The story opens with words from the troubled narrator: "I dreamt of the woman I think I loved once last night. More specifically, I dreamt of her making love to another man." The narrator continues to relate to the audience of his dream in which a friend of his emerges from a darkened room in his house, stripped only to a pair of black briefs, slams down a glass of milk, and disappears back into the darkness which hides her. He knows she's there without ever having to see her. Agonized, he listens on the opposite side of the door to the orchestration of moans and the occasional shriek or two, as well as the monumental zenith of eroticism and its rather steep denouement. He listens on as they talk beneath the covers, just out of sight, sharing a cigarette between them and describing a passion for which he himself never got to share. The dream ends with the door peeling back, not unlike a retreating wave. She stares down at him in the creamy nude before dissolving into a mass of embers. He awakes and promptly takes down all of the doors in his apartment.
So revealed is his state of life, a voluntary prison. He admits that only last week he has nailed the last board into the west window. Slivers of the morning sun cut across his face, but not nearly enough to witness the world that burns outside. He passes the time by rereading his favorite poems of Edgar Allen Poe as well as the short fiction of Jorge Luis Borges and Ovid's "The Metamorphoses." Sometimes he'll left up one of his floorboards and root through the piles of photographs he's stored up. Often he'll find a photograph (usually of him and the woman) that moves him so much that he first attempts to rip at the panels that have barred the windows; not because of the emotional richness of the photo, but by the very fact he cannot recall when and under what circumstances it was taken. Such a photo is of the two lovers (he recalls they were lovers) under a willow tree stained crimson by autumn's decadent touch, but the tree is foreign to him. Scour his memory though he may, he cannot recognize what has happened here.
Throughout the journalesque story, the narrator relates many incidents and anecdotes to the reader, most of which seem to have no correlation to his imprisonment in his own apartment.
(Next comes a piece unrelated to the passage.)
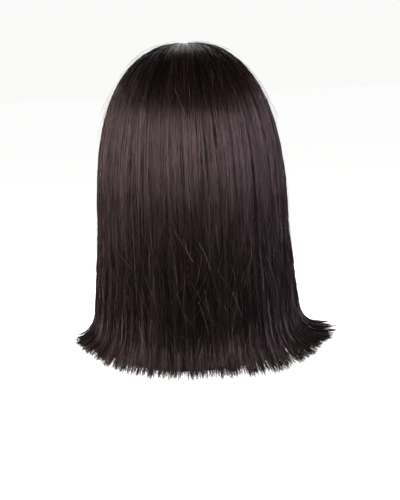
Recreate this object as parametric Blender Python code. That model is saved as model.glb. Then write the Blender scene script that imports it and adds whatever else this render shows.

Such stories are of him and his friend, whom made love to the woman in the dream, in the night they once played Russian Roulette. Sometimes the narrator describes dreams, such as one in which he transcends Heav'n and Hell ("Like a fucked up Dante," he says). At one point he even relates his earliest memory: being born, and his mother throwing him away like unwanted refuse. Sometimes he'll intervene to tell the reader how drunk he is off wine and tell the reader that he wishes "that fucking bitch" would come back and open the door already and stop being sick.
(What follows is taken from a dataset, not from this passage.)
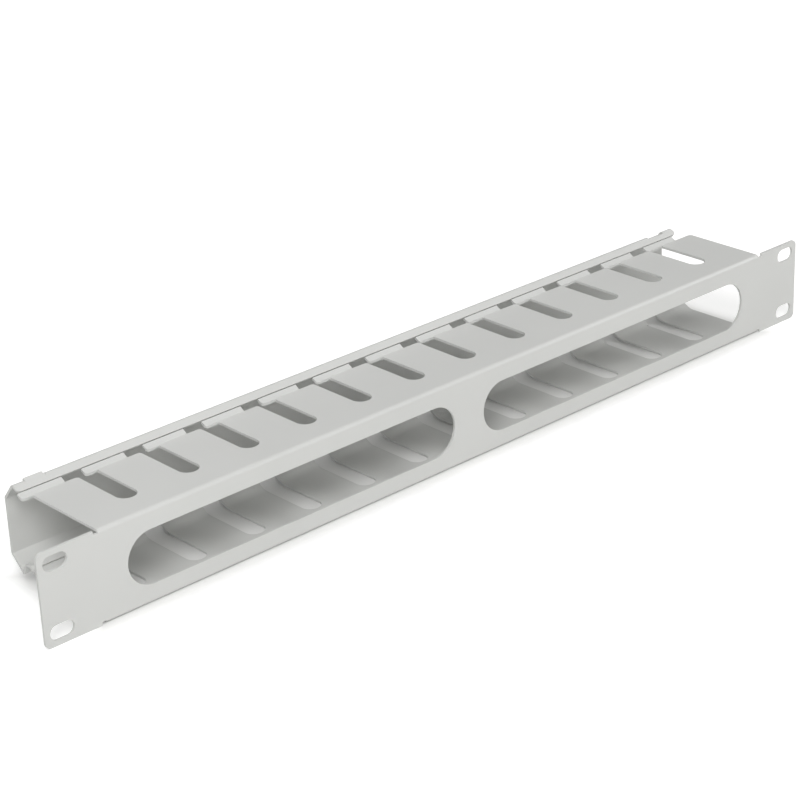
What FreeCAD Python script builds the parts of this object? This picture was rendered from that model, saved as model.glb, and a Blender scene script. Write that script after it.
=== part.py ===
import FreeCAD, Part

import math
import os

import Sketcher

# Horizontal cable manager, one rack unit high: a folded sheet panel with two rows of fingers
# around a duct, and a folded sheet cover that closes the fingers' far side.
# +X runs along the panel, +Y from the rack rails into the duct, +Z up.
# The origin is the middle of the four rack holes, on the face that bears on the rack rails.

doc = FreeCAD.newDocument("cable_manager")

# ---------------------------------------------------------------- driving sizes, mm and degrees
SIZES = [
    # sheet and folds
    ("sheet_thickness", 1.2),
    ("bend_radius", 0.6),         # inside radius of the panel's folds
    ("lip_bend_radius", 0.8),     # inside radius where a lip leaves its finger
    ("rise_bend_radius", 8.0),    # inside radius where a lower finger turns up
    # rack panel and ears
    ("hole_spacing_wide", 465.1),
    ("hole_spacing_high", 31.75),
    ("hole_length", 12.0),
    ("hole_width", 7.0),
    ("hole_to_side", 8.75),       # hole's middle to the ear's outer edge
    ("hole_to_end", 6.125),       # hole's middle to the ear's upper or lower edge
    ("ear_width", 28.1),
    ("ear_corner_radius", 3.0),
    ("fold_inset", 0.2),          # folds in from the ears' upper and lower edges
    ("notch_width", 2.45),        # relief between a fold's end and its ear
    ("notch_depth", 1.5),
    ("notch_radius", 1.0),
    # cable windows
    ("window_bridge", 18.7),
    ("window_margin", 13.1),      # window's outer end in from the folds' end
    ("window_rim_high", 9.3),     # window's edge below the upper fold
    ("window_rim_low", 8.8),      # window's edge above the lower fold
    # fingers
    ("finger_depth", 46.8),       # rack face to the fold line of the lips
    ("finger_corner_radius", 1.3),
    ("last_corner_radius", 2.0),
    ("slot_count", 12),
    ("slot_width", 10.1),
    ("slot_start", 14.1),         # rack face to the slots' round ends
    # lips on the upper fingers, each reaching back over the slot at its left
    ("lip_width", 22.3),
    ("lip_overhang", 5.55),       # first lip past the end of the folds
    ("lip_setback", 12.11),       # last lip in from the end of the folds
    ("tail_depth", 0.7),          # flat part of a lip that crosses the slot
    ("lip_corner_radius", 2.0),   # near left corner of a lip, seen from above
    ("lip_length", 3.1),
    ("lip_angle", 30.0),
    # turned-up ends of the lower fingers
    ("rise_setback", 0.6),        # fold line of the rise before the lips' fold line
    ("rise_length", 9.7),
    ("rise_angle", 30.0),
    # cover
    ("cover_inset", 0.4),         # cover's end in from the first lip's end
    ("cover_overrun", 4.2),       # cover's other end past the last lip
    ("cover_bend_radius", 0.55),
    ("cover_clearance", 0.5),     # hook's end to the lips' ends
    ("seat_clearance", 0.12),     # heel's edge above the lower fingers
    ("hook_length", 4.8),
    ("hook_angle", 35.0),
    ("shoulder_run", 7.0),
    ("shoulder_drop", 8.4),
    ("chamfer_rise", 7.15),
    ("heel_reach", 6.8),          # heel past the fold line of the rise
    ("hook_corner_radius", 2.2),
    ("ridge_corner_radius", 2.0),  # ridge's right end, seen from the front
    # short curl at the left end of the heel, clear of the lower fingers' end
    ("curl_width", 2.6),
    ("curl_foot", 0.95),          # start of the curl above the heel's edge
    ("curl_lean", 2.0),
    ("curl_height", 5.85),
    ("curl_reach", 5.3),
    ("curl_drop", 2.5),
    ("curl_bend_radius", 1.0),
    # marks along the cover's ridge
    ("tab_inset", 6.1),
    ("tab_length", 9.5),
    ("tab_reach", 0.65),          # tab past the ridge, in the hook's plane
    ("tab_foot", 2.0),            # tab's root in the hook, before the ridge
    ("nick_length", 1.8),
    ("nick_depth", 1.05),
    ("dip_inset", 7.4),
    ("dip_length", 11.5),
    ("dip_cutback", 1.5),         # hook's edge before the ridge, along the dip
    ("dip_depth", 2.8),           # cut end of the shoulder below the ridge, along the dip
]

sheet = doc.addObject("Spreadsheet::Sheet", "Sizes")
for row, (alias, number) in enumerate(SIZES, start=1):
    sheet.set("A%d" % row, alias)
    sheet.set("B%d" % row, str(number))
    sheet.setAlias("B%d" % row, alias)
doc.recompute()


class Size:
    """A length, an angle or a count: its value, and the expression that ties it to the sheet."""

    def __init__(self, value, text):
        self.value = value
        self.text = text

    def __add__(self, other):
        other = as_size(other)
        return Size(self.value + other.value, "(%s + %s)" % (self.text, other.text))

    def __sub__(self, other):
        other = as_size(other)
        return Size(self.value - other.value, "(%s - %s)" % (self.text, other.text))

    def __mul__(self, other):
        other = as_size(other)
        return Size(self.value * other.value, "(%s * %s)" % (self.text, other.text))

    def __truediv__(self, other):
        other = as_size(other)
        return Size(self.value / other.value, "(%s / %s)" % (self.text, other.text))

    def __neg__(self):
        return Size(-self.value, "(0 - %s)" % self.text)


def as_size(thing):
    if isinstance(thing, Size):
        return thing
    return Size(float(thing), repr(thing))


def size(alias):
    return Size(float(sheet.get(alias)), "Sizes." + alias)


def cos(angle):
    return Size(math.cos(math.radians(angle.value)), "cos(%s)" % angle.text)


def sin(angle):
    return Size(math.sin(math.radians(angle.value)), "sin(%s)" % angle.text)


def tan(angle):
    return Size(math.tan(math.radians(angle.value)), "tan(%s)" % angle.text)


# ---------------------------------------------------------------- sketch and feature helpers
def origin_part(body, role):
    for feature in body.Origin.OriginFeatures:
        if feature.Role == role:
            return feature
    raise ValueError("no origin feature " + role)


def new_sketch(body, name, plane, offset=None):
    sketch = body.newObject("Sketcher::SketchObject", name)
    sketch.AttachmentSupport = [(origin_part(body, plane), "")]
    sketch.MapMode = "FlatFace"
    if offset is not None:
        sketch.setExpression(".AttachmentOffset.Base.z", offset.text)
    return sketch


def hold(sketch, kind, *where_and_size):
    """Add one driving dimension and tie it to the sheet."""
    *where, amount = where_and_size
    index = sketch.addConstraint(Sketcher.Constraint(kind, *where, amount.value))
    sketch.setExpression("Constraints[%d]" % index, amount.text)


def hold_point(sketch, geometry, point, place):
    hold(sketch, "DistanceX", -1, 1, geometry, point, place[0])
    hold(sketch, "DistanceY", -1, 1, geometry, point, place[1])


def vector(point):
    return FreeCAD.Vector(point[0].value, point[1].value, 0)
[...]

Soon, the narrator begins to describe how he has started to engage in things that aren't even there. One day, a candleflame whispers in his ear, telling him that it is Prometheus and that it can lift the lock, if only the narrator will swallow a razor blade. He recognizes this for what it is; a mental delusion, but after long he no longer cares that he constantly talks with ravens from between the boards, or that he has even lifted one and is hunting for angels amongst the clouds. One night, the moon babbles on and on for so long that he decides to drink a cool swig of water. The door falls open and there is his friend, begging of him to stop. Upon further investigation, he is not upturning a glass to his lips so much as he is lodging the barrel of a gun down his throat. He can no longer determine what is reality and what is simple dream. He leaves the apartment for a walk in a park, and along the pond's shore a woman in a gondola wishes him to ride with her. She calls herself Karen, but as the ride persists and a phantom fog rolls in, it is revealed that she is not Karen but Charon, the ancient ferryman of dead souls of Greek mythology.
Herein, the theme reveals itself. For all his constant monologues and dream descriptions, he is still helplessly in the mire of love, and she is still out of his reach. One is dying physically and one is dying mentally. He still has the last photo he ever took of her, glancing long out of the window on the landing below his apartment. The photo is singed, as though saved from a fire he cannot remember setting. She is sick, withering away, something he calls "a heartless ticking clock." He must rescue her or at least make amends before time runs out, if it isn't too late yet.
The story is really a digression of the narrator into the bogs of madness, as well as macabre sort of love that knows no happy ending. Looking back at the description, the haunting story that has plagued me all weekend appears to be somewhat trite, maybe even predictable, although I hope the ending I have planned isn't like the norm. I guess really this is almost like a "You had to have been there" kind of situations, only it's "You had to have read it." A simple synopsis does it no justice, especially when it is lacking the photographs. I have quite a series that are to illustrate not only the past relationship, but also the meandering mental health of the narrator.
Maybe this isn't as great an idea as I think it is. I guess it will come down to whether or not I'm a strong enough writer to handle it (I'm not). I'll keep you posted; maybe I'll even let you read it when it's done.